You can view the dreadful case of Jean Charles de Menezes in a similar way. Mr de Menezes, you will recall, was shot dead on a Tube train three years ago by armed policemen who — for no reason one could easily discern — considered him to be a Maghrebian terrorist. Colloquially, at least, you might argue that something went a bit awry in the Metropolitan Police on that day, either with the officers on the ground, or rather further up the chain of command. Common sense would seem to suggest that someone made a very bad mistake which resulted in the brutal and avoidable death of Mr de Menezes. But the police got themselves together and decided that there had been ‘no systemic failure’ and that nobody was to blame — it was just one of those unfortunate things. Instead, later, the Metropolitan Police and Sir Ian Blair found themselves bang to rights for having — and this takes us to a place way beyond satire, when you think about it — breached health and safety guidelines by shooting the chap on a crowded Tube train.

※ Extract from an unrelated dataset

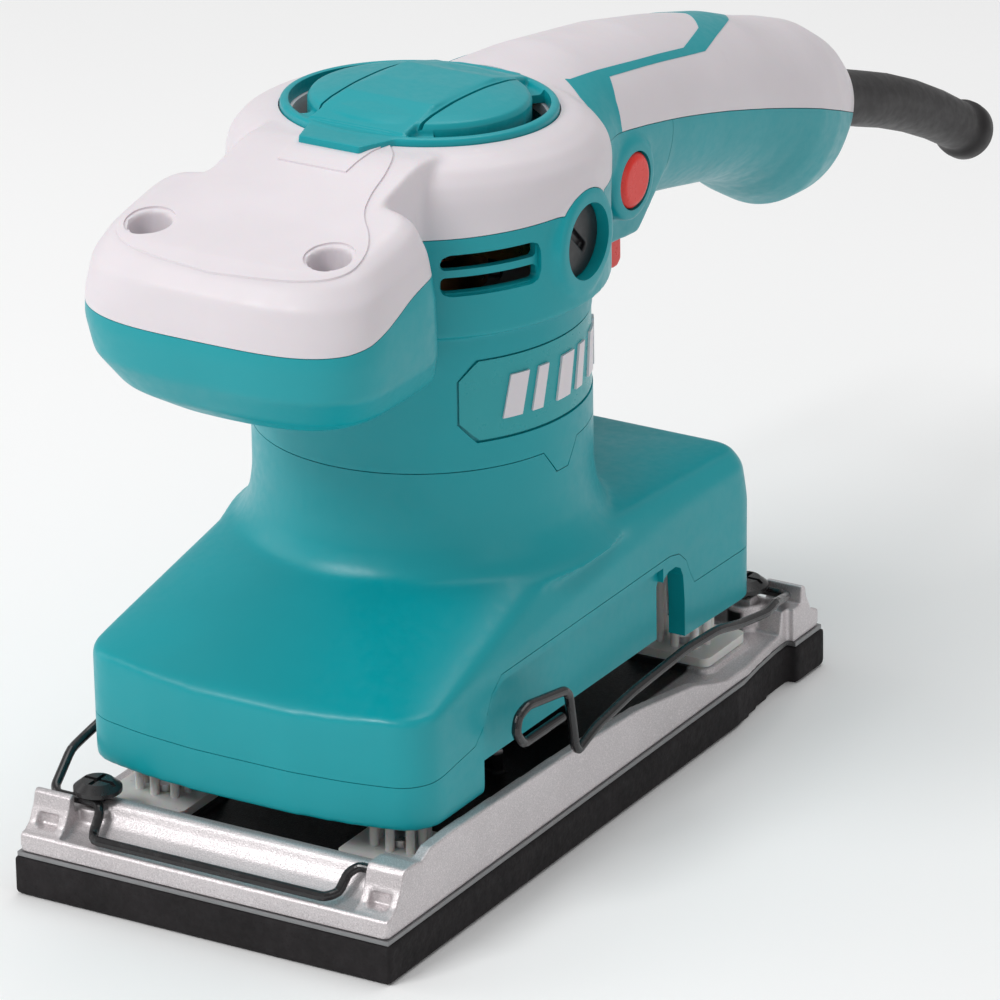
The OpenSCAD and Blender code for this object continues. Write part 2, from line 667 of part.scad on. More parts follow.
module vent_cap() color(teal) on_motor()
  translate([0, 0, 134]) rotate([-tilt, 0, 0]) difference() {
    union() {
      rotate_extrude() polygon([[0, 18.4], [29.3, 18.4], [29.3, 20.4], [28.4, 20.9],
        [24.4, 20.9], [23.2, 22.4], [16, 24], [8, 24.8], [0, 25]]);
      translate([-7.5, -36, 19.95]) cube([15, 10, 1.1]);
    }
    for (s = [0, 1]) mirror([s, 0, 0])
      translate([0, 0, 10]) rotate([0, 0, -52]) rotate_extrude(angle = 104)
        translate([24.4, 0]) square([3.2, 20]);
    translate([0, 0, 10]) cylinder(r = 21, h = 11);
  }

module cover_screws() color("#3a3a3c") on_motor()
  for (x = [-21.5, 21.5]) translate([x, -69.6, 0]) difference() {
    union() {
      translate([0, 0, 117.6]) cylinder(r = 1.7, h = 20);
      translate([0, 0, 137.45]) cylinder(r = 4, h = 2.6);
    }
    translate([-3, -0.5, 139]) cube([6, 1, 3]);
    translate([-0.5, -3, 139]) cube([1, 6, 3]);
  }

module handle_shell() color(teal) on_motor() difference() {
  union() {
    difference() {
      intersection() {
        handle_form(0);
        seam_prism(-gap, false);
        translate([-60, split_y + gap, 50]) cube([120, 200, 100]);
      }
      handle_hollow();
    }
    translate([0, 92, 106]) cylinder(r = 5.6, h = 7.6);
    translate([0, 150, 88]) cylinder(r = 5.6, h = 7.6);
    for (x = [-7.4, 7.4]) translate([x, 136, 94]) cylinder(r = 3, h = 9.9);
  }
  translate([0, 92, 60]) cylinder(r = 4.1, h = 51);
  translate([0, 150, 60]) cylinder(r = 4.1, h = 33);
  for (y = [92, 150]) translate([0, y, 60]) cylinder(r = 1.8, h = 80);
  for (x = [-7.4, 7.4]) translate([x, 136, 96]) cylinder(r = 1.3, h = 12);
  guard_line() translate([0, 0, -30]) cylinder(r = 6.6, h = 60);
  guard_line() translate([0, 0, -22.1]) cylinder(r = 9.1, h = 5.6);
}

module handle_screws() color("#3a3a3c") on_motor()
  for (p = [[92, 108.3], [150, 90.3]]) translate([0, p[0], p[1]]) {
    cylinder(r = 3.6, h = 2.6);
    translate([0, 0, 2.5]) cylinder(r = 1.7, h = 15);
  }

// Raised trim on both flanks of the grip and across its top.
module inlay_band() across(-24, 24, [[41, 151.2], [53, 149], [70.6, 145.6],
  [91.7, 141.4], [107, 140.6], [114, 142], [127, 139], [126, 135], [110, 136.6],
  [99.4, 137], [93.5, 138], [72.5, 142.2], [55, 145.4], [51.4, 142], [49.8, 137],
  [45.4, 137], [41.6, 144]]);

module handle_inlay() color(teal) on_motor() difference() {
  intersection() {
    handle_form(0.35);
    inlay_band();
    seam_prism(1, true);
  }
  handle_form(0.02);
}

// Plain label plate let into each side of the column.
module label_plates() color("#1a868c") on_motor()
  for (s = [0, 1]) mirror([s, 0, 0])
    translate([0, 0, 92.3]) rotate([0, 0, -46.6]) rotate_extrude(angle = 93.2)
      translate([column_r - 0.75, 0]) square([0.6, 18]);

// ---- switch, controls and cord entry ----

module switch_body() color("#242427") on_motor() difference() {
  translate([-9, 44, 111]) cube([18, 27, 18]);
  translate([-4.3, 56.7, 108]) cube([8.6, 8.6, 12.6]);
  translate([0, button_y, button_z]) rotate([0, 90, 0]) translate([0, 0, 4.6])
    cylinder(r = 2.8, h = 6);
}

module trigger() color("#e2473f") on_motor() {
  difference() {
    across(-trigger_w / 2, trigger_w / 2, [[53, 106], [53, 100.2], [54.6, 98.6],
      [68.4, 95.9], [70.6, 95.9], [72, 97.2], [72, 106]]);
    translate([-trigger_w / 2 + 1.6, 54.6, 100.2]) cube([trigger_w - 3.2, 15.8, 20]);
  }
  translate([-4, 57, 99]) cube([8, 8, 16]);
}

module lock_button() color("#e2473f") on_motor() translate([0, button_y, button_z])
  rotate([0, 90, 0]) {
    translate([0, 0, 12.2]) cylinder(r = button_r, h = button_x() - 11.9);
    translate([0, 0, button_x() + 0.3]) cylinder(r1 = button_r, r2 = button_r - 1.2, h = 1);
    translate([0, 0, 7.8]) cylinder(r = 2.5, h = 5);
  }

module cord_guard() color("#262325") on_motor() guard_line() difference() {
  union() {
    translate([0, 0, -21.8]) cylinder(r = 8.8, h = 5);
    translate([0, 0, -21.8]) cylinder(r = 6.3, h = 23);
    translate([0, 0, -5]) cylinder(r1 = 6.5, r2 = 5.2, h = 66);
    translate([0, 0, 61]) cylinder(r1 = 5.2, r2 = 6.1, h = 5);
    translate([0, 0, 66]) cylinder(r = 6.1, h = 2.6);
  }
  translate([0, 0, -30]) cylinder(r = 3.8, h = 110);
}

module cord_clamp() color("#2b2b2e") on_motor() difference() {
  translate([-10.6, 131.6, 104]) cube([21.2, 8.8, 3]);
  translate([0, 125, 101.6]) rotate([-90, 0, 0]) cylinder(r = 3.4, h = 20);
  for (x = [-7.4, 7.4]) translate([x, 136, 96]) cylinder(r = 1.7, h = 20);
}

module cord_clamp_screws() color("#6f6f72") on_motor()
  for (x = [-7.4, 7.4]) translate([x, 136, 0]) {
    translate([0, 0, 107.05]) cylinder(r = 2.6, h = 1.7);
    translate([0, 0, 97]) cylinder(r = 1.25, h = 10.2);
  }

rubber_pad();
backing_sheet();
platen_casting();
front_clamp_wire();
rear_clamp_wire();
clamp_screws();
flex_feet();
foot_screws();
platen_bearing();
eccentric_screw();
eccentric_hub();
counterweight();
cooling_fan();
motor_shaft();
armature_core();
armature_windings();
commutator();
lower_bearing();
upper_bearing();
bearing_plate();
bearing_plate_screws();
stator_core();
field_coils();
brush_holders();
carbon_brushes();
brush_springs();
brush_caps();
base_skirt();
skirt_screws();
base_housing();
motor_housing();
top_cover();
vent_cap();
cover_screws();
handle_shell();
handle_screws();
handle_inlay();
label_plates();
switch_body();
trigger();
lock_button();
cord_guard();
cord_clamp();
cord_clamp_screws();
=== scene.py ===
"""Looks of the orbital finishing sander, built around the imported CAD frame.  Metres, CAD frame."""

import json
import math

import bmesh
import bpy
from mathutils import Matrix, Vector

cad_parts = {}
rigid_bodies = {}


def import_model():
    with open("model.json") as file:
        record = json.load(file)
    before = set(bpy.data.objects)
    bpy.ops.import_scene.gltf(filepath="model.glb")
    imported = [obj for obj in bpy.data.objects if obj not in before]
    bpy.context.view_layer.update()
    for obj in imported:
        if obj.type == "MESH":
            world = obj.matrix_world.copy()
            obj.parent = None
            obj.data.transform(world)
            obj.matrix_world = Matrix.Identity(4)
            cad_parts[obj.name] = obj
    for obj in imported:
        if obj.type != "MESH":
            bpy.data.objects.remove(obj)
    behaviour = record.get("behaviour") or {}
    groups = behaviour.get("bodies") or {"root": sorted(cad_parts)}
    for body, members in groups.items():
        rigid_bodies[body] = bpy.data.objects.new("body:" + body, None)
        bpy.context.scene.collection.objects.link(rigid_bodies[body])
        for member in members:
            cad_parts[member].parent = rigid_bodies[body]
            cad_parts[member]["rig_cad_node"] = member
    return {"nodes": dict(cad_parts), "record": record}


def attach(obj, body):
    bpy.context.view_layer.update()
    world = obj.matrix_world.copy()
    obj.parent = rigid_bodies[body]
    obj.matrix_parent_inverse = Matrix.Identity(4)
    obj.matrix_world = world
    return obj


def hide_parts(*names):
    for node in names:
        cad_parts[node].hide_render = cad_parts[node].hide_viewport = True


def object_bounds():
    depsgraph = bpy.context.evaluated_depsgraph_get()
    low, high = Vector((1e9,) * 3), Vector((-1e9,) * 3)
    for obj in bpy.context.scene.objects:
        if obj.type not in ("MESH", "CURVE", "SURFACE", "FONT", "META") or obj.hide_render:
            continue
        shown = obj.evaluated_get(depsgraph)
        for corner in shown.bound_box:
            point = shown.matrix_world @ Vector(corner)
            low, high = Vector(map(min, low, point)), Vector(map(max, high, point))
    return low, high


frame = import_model()
cad_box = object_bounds()
nodes = frame["nodes"]
MM = 0.001
COARSE = 1.0
THROW = 1.0  # the housing sits one throw ahead of the pad's middle
GAP = 0.09  # half of the line left open along a shell seam

COLUMN_R = 36.3
COLUMN_SEAM_Z = 86
HEAD_R = 40.5
BRUSH_Z = 131.5
BUTTON = (53, 124)  # y and z of the lock button's axis
SPLIT_Y = 73  # where the motor housing meets the handle's underside
WELL_X, WELL_Y = 21.5, -69.6  # cover screw wells in the nose
CAP_Z, CAP_TILT = 134.0, 3.9  # base of the domed head and its lean to the rear, in degrees
GUARD_Y, GUARD_Z, GUARD_DROP = 187, 95.7, 24.6  # where the cord guard leaves, and how steeply
GUARD_LENGTH, GUARD_SAG = 68.6, 9.6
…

A crude summary of this little thesis is that infractions of health and safety regulations, or saying something which someone regards as racist or offensive to their delicate sensibilities in some other manner, will always get you sacked — whereas grotesque incompetence, negligence and stupidity, a failure to do one’s job properly and so on, even if it results in the death of a human being as a direct consequence, will not do so. The question, though, is how we have allowed ourselves to attain this extraordinary position. Justice for Baby P, then — and for the Lanarkshire 15.